# Complex Numbers

• Mar 5th 2010, 09:43 PM
demode
Complex Numbers
Put the following expressions into the shape $a+ib$ with $a,b \in \mathbb{R}$.

(a) $i^3$

(b) $(1-i)i$

(a) $-i$

(b) $1+i$

I know that the real and imaginary parts of a+ib are a and b respectively. But I don't know how to arrive at this answers, can anyone please explain? Thanks.
• Mar 5th 2010, 09:50 PM
TheEmptySet
Quote:

Originally Posted by demode
Put the following expressions into the shape $a+ib$ with $a,b \in \mathbb{R}$.

(a) $i^3$

(b) $(1-i)i$

(a) $-i$

(b) $1+i$

I know that the real and imaginary parts of a+ib are a and b respectively. But I don't know how to arrive at this answers, can anyone please explain? Thanks.

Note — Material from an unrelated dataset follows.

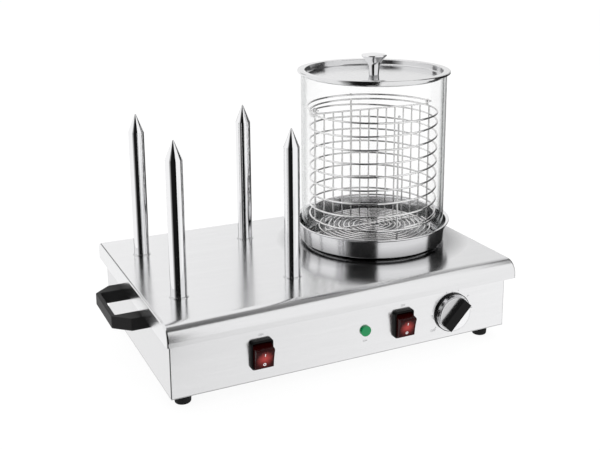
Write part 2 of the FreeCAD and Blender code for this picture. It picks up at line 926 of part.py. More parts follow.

Remember the defintion of i is $i^2=-1$

For the first $i^3=i^2\cdot i$

For the 2nd just distribute and use the property above.
• Mar 5th 2010, 11:21 PM
demode
Quote:

Originally Posted by TheEmptySet
Remember the defintion of i is $i^2=-1$

For the first $i^3=i^2\cdot i$

For the 2nd just distribute and use the property above.

Thank you, that helps a lot. But I don't understand why $i^2=-1$! When I look at the imaginary-real axis, $i$ on the imaginary axis corresponds to 1 on the real axis. That's why I thought $i^3 = 1^3$.
• Mar 6th 2010, 02:11 AM
Prove It
Quote:

Originally Posted by demode
Thank you, that helps a lot. But I don't understand why $i^2=-1$! When I look at the imaginary-real axis, $i$ on the imaginary axis corresponds to 1 on the real axis. That's why I thought $i^3 = 1^3$.

$i^2 = -1$ by DEFINITION of imaginary and complex numbers.

This is because they needed to create a number (i.e. out of their imaginations) that $= \sqrt{-1}$. They called this number $i$.

So if $i = \sqrt{-1}$ then that must mean $i^2 = -1$.